(begin)

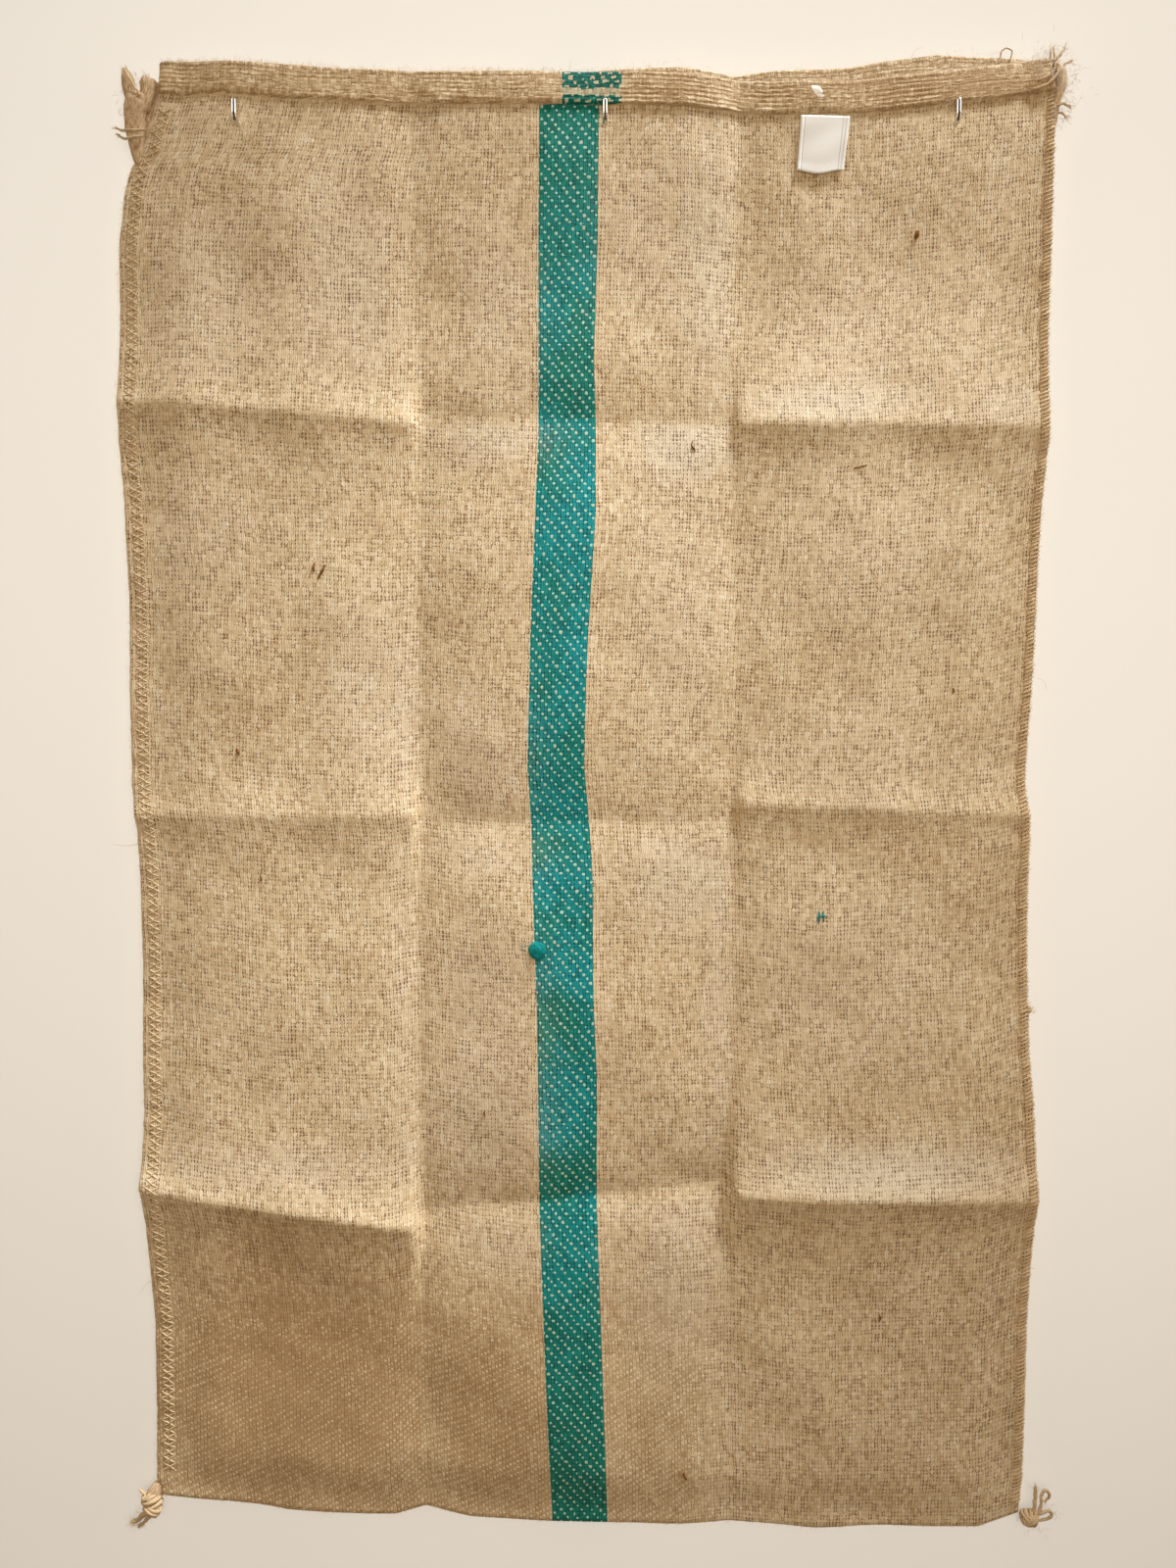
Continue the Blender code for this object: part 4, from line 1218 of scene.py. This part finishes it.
RIGHT_WINDINGS = (
    ((336.4, 14.5, -1073.4), (0.1, 0, 0.995), (0.995, 0, -0.1), (5.2, 5.4), 3.6, 13, 1.6),
    ((336.8, 15, -1073.0), (0.80, 0, 0.60), (0.60, 0, -0.80), (6.4, 6.2), 2.6, 6.5, 1.45, 0.8),
    ((335.4, 15, -1072.8), (0.78, 0, -0.62), (-0.62, 0, -0.78), (6.2, 6.0), 2.0, 6, 1.3, 2.1),
)
RIGHT_TAILS = (
    ((339.6, 16.5, -1068.5, 1.5), (340.4, 15.5, -1061, 1.6), (341.2, 14.5, -1054, 1.5),
     (341.6, 14, -1048.2, 0.8)),
    ((342.6, 16.5, -1069, 1.3), (345.4, 15.5, -1062.4, 1.3), (345.6, 15, -1055.4, 1.3),
     (348.4, 14.5, -1051.2, 1.2), (351.8, 14, -1053.4, 1.2), (352.2, 13.5, -1057.6, 1.1),
     (349.2, 13.5, -1060.6, 0.7)),
    ((342.4, 15.5, -1071, 1.2), (347.4, 14.5, -1068.8, 1.3), (352.4, 13.5, -1068.6, 1.3),
     (355.0, 13, -1071.6, 1.2), (352.2, 13, -1075.2, 1.2), (346.6, 13.5, -1076.2, 1.0),
     (341.4, 15, -1075.4, 0.9)),
)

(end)

--- Do this ---
Your task is to quote all of the data word for word.

--- Written answer ---
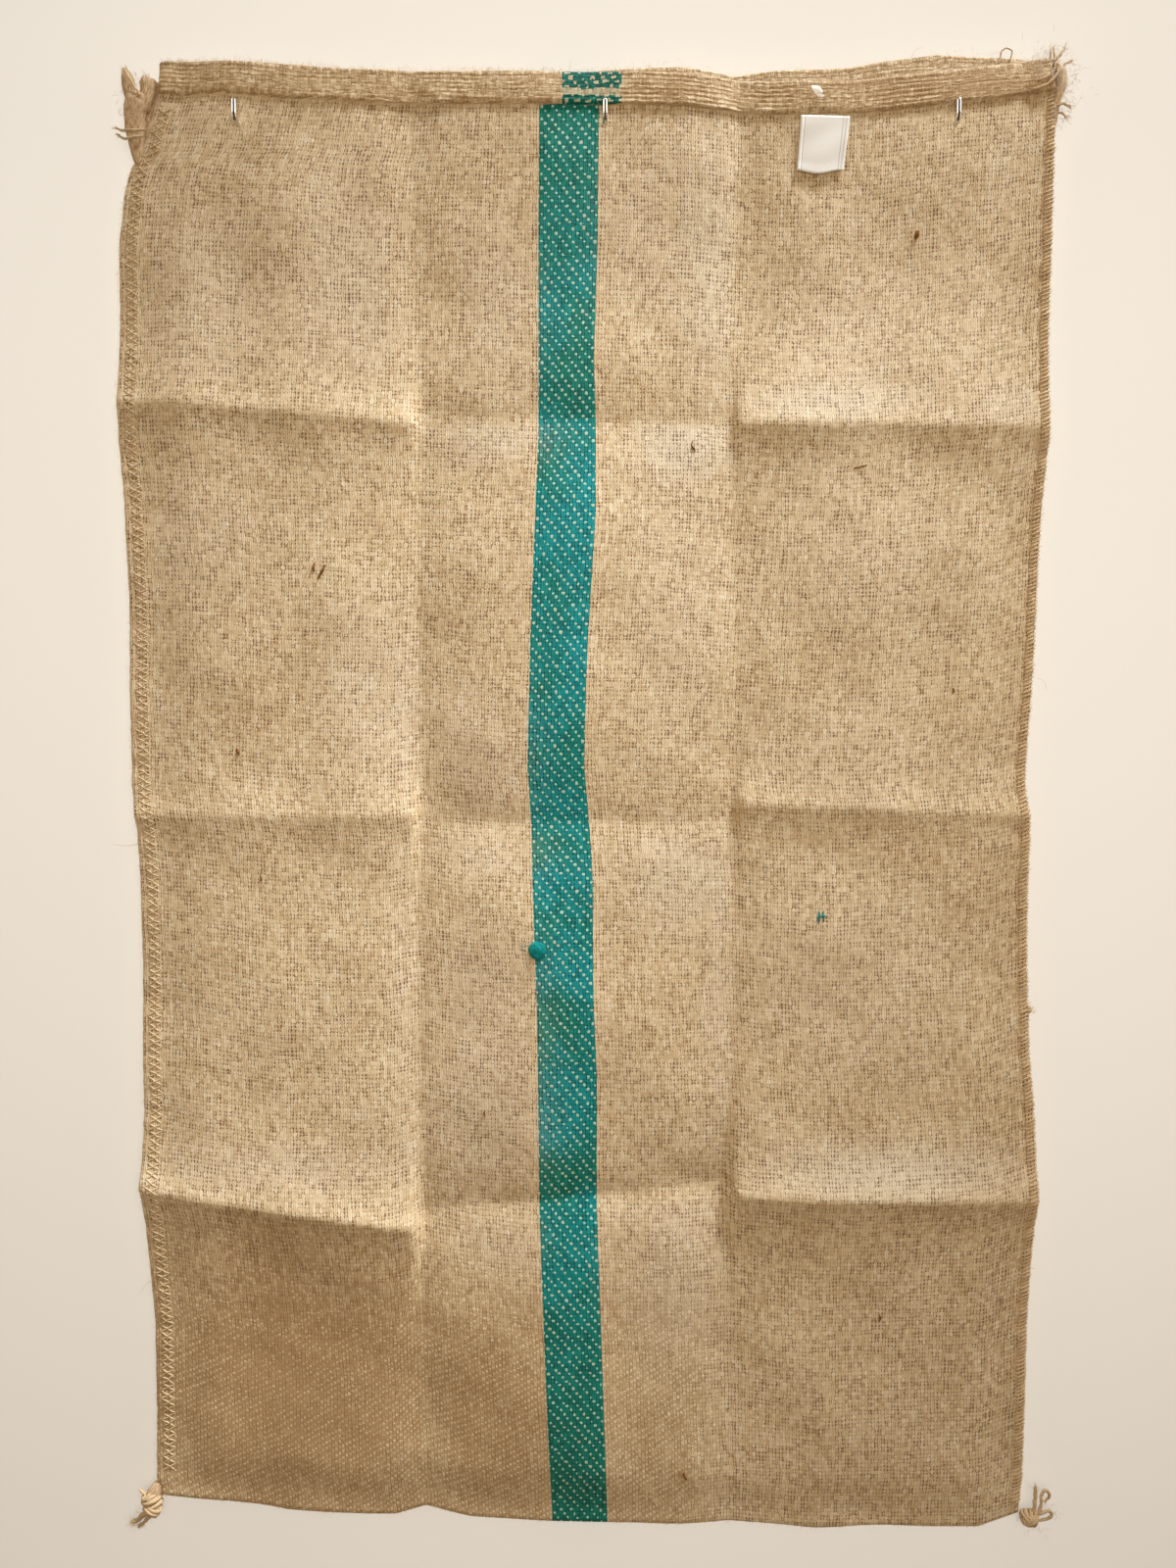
Continue the Blender code for this object: part 4, from line 1218 of scene.py. This part finishes it.
RIGHT_WINDINGS = (
    ((336.4, 14.5, -1073.4), (0.1, 0, 0.995), (0.995, 0, -0.1), (5.2, 5.4), 3.6, 13, 1.6),
    ((336.8, 15, -1073.0), (0.80, 0, 0.60), (0.60, 0, -0.80), (6.4, 6.2), 2.6, 6.5, 1.45, 0.8),
    ((335.4, 15, -1072.8), (0.78, 0, -0.62), (-0.62, 0, -0.78), (6.2, 6.0), 2.0, 6, 1.3, 2.1),
)
RIGHT_TAILS = (
    ((339.6, 16.5, -1068.5, 1.5), (340.4, 15.5, -1061, 1.6), (341.2, 14.5, -1054, 1.5),
     (341.6, 14, -1048.2, 0.8)),
    ((342.6, 16.5, -1069, 1.3), (345.4, 15.5, -1062.4, 1.3), (345.6, 15, -1055.4, 1.3),
     (348.4, 14.5, -1051.2, 1.2), (351.8, 14, -1053.4, 1.2), (352.2, 13.5, -1057.6, 1.1),
     (349.2, 13.5, -1060.6, 0.7)),
    ((342.4, 15.5, -1071, 1.2), (347.4, 14.5, -1068.8, 1.3), (352.4, 13.5, -1068.6, 1.3),
     (355.0, 13, -1071.6, 1.2), (352.2, 13, -1075.2, 1.2), (346.6, 13.5, -1076.2, 1.0),
     (341.4, 15, -1075.4, 0.9)),
)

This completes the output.